Petters is incarcerated at United States Penitentiary, Leavenworth in Leavenworth, Kansas. His earliest possible release date is April 25, 2052, when he would be 95 years old.

Philanthropy

Petters was appointed to the board of trustees for the College of St. Benedict in 2002; his mother had attended the school. In 2006 he gave $2 million for improvements to St. John's Abbey on the campus of adjacent Saint John's University. In light of the criminal prosecution, St. John's Abbey arranged to return the $2 million gift to the court-appointed receiver for the Petters bankruptcy. In October 2007, Petters made a $5.3 million gift to the College of St. Benedict to create the Thomas J. Petters Center for Global Education. In 2006, he served as a co-chairman of a capital campaign at his high school, Cathedral High School, and offered to match donations up to $750,000.

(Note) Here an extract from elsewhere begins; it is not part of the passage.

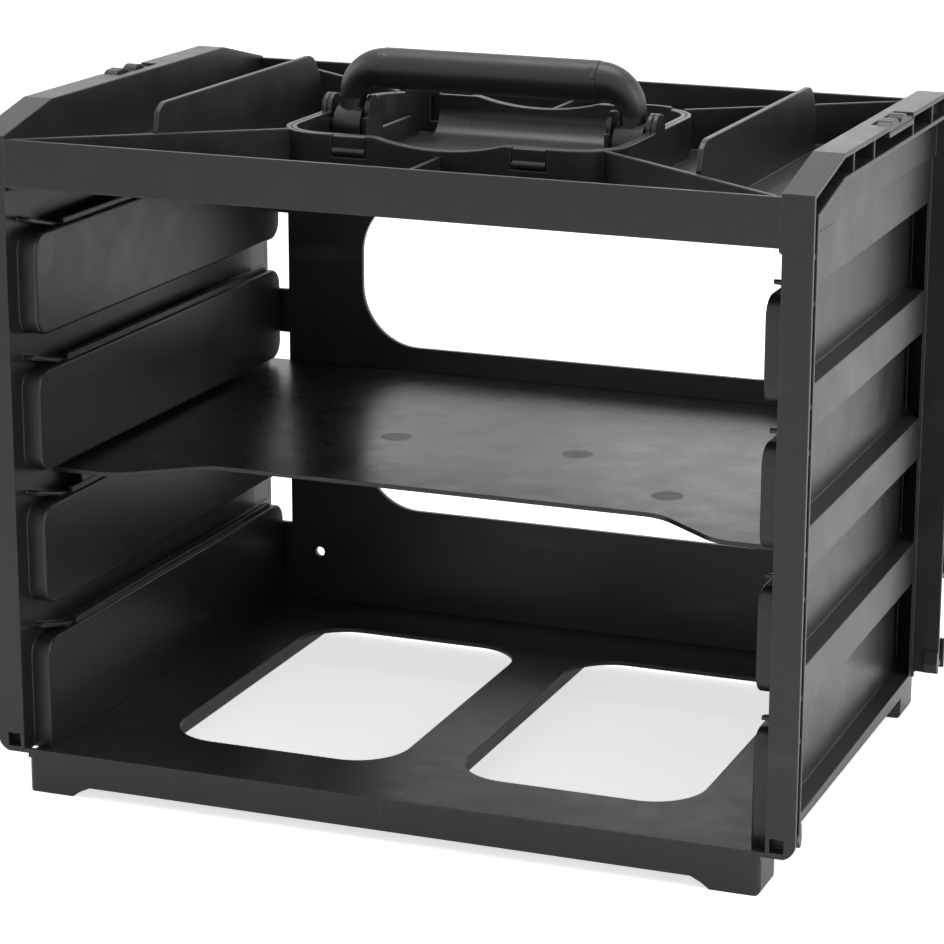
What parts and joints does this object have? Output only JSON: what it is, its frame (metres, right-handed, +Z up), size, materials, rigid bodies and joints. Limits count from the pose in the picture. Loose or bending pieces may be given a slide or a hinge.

Petters formed the John T. Petters Foundation to provide gifts and endowments at select universities to benefit future college students. The foundation was formed to honor his son, John Thomas Petters, who was killed on a visit in 2004 to Florence, Italy. The college student inadvertently wandered onto private property where the owner, Alfio Raugei, mistook him for an intruder and stabbed him to death." In response, in September 2004, Tom Petters pledged $10 million to his late son's college, Miami University. He later promised an additional $4 million, with the total to support two professorships and the John T. Petters Center for Leadership, Ethics and Skills Development within the Farmer School of Business. Miami University has since returned Petters' donation following his conviction. Petters also donated $12 million to Rollins College in Winter Park, Florida, where he was a member of the Board of Trustees, to create two new faculty chairs in International Business.